→ **Description of the task**:
Repeat the listing below word for word, stopping after the line that contains "from math import cos, radians, sin, tan".
++++++++++++++++++++
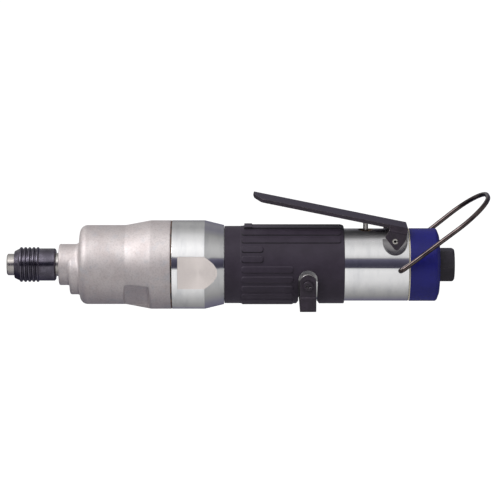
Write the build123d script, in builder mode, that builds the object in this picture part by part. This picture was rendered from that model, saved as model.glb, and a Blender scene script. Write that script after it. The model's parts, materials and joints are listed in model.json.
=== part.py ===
from build123d import *
import os
from math import cos, radians, sin, tan

# Inline air pulse tool, in millimetres.
# The origin is the mouth of the bit socket, on the tool's axis.
# +X runs back along the axis to the air inlet, and +Z is the side of the throttle lever.

os.makedirs("parts", exist_ok=True)

# Clearances
running = 0.05  # a shaft that turns or slides in its hole, on the radius
slip = 0.05  # a piece pushed into its seat, on the radius
free = 0.3  # pieces that pass each other without touching

# Spindle nose and quick-change chuck
bit_across_flats = 6.35
socket_depth = 24.0
nose_radius = 5.6
nose_length = 25.5
nose_chamfer = 0.6
journal_step = 0.4
ball_radius = 1.75
ball_x = 14.6
ball_depth = 1.4
ball_clearance = 0.08
ball_lip_radius = 1.55
sleeve_x = 3.9
sleeve_gap = 1.7
sleeve_wall = 2.8
sleeve_front_wall = 1.4
rib_height = 0.75
rib_groove = 0.1
rib_count = 5
rib_pitch = 2.15
rib_start = 3.5
rib_half_foot = 0.85
rib_half_crest = 0.4
sleeve_cavity = 1.0
cone_slope = 0.25
cone_length = 4.6
rear_flange = 4.4
snap_ring_inset = 0.6
snap_ring_width = 0.8
snap_ring_height = 0.75
snap_groove_depth = 0.35
washer_width = 0.6
chuck_spring_length = 5.3
chuck_spring_wire = 0.6
chuck_spring_turns = 3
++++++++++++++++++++
→ **Right answer**:
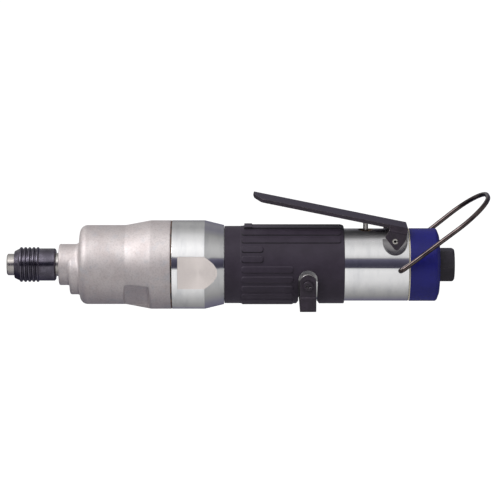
Write the build123d script, in builder mode, that builds the object in this picture part by part. This picture was rendered from that model, saved as model.glb, and a Blender scene script. Write that script after it. The model's parts, materials and joints are listed in model.json.
=== part.py ===
from build123d import *
import os
from math import cos, radians, sin, tan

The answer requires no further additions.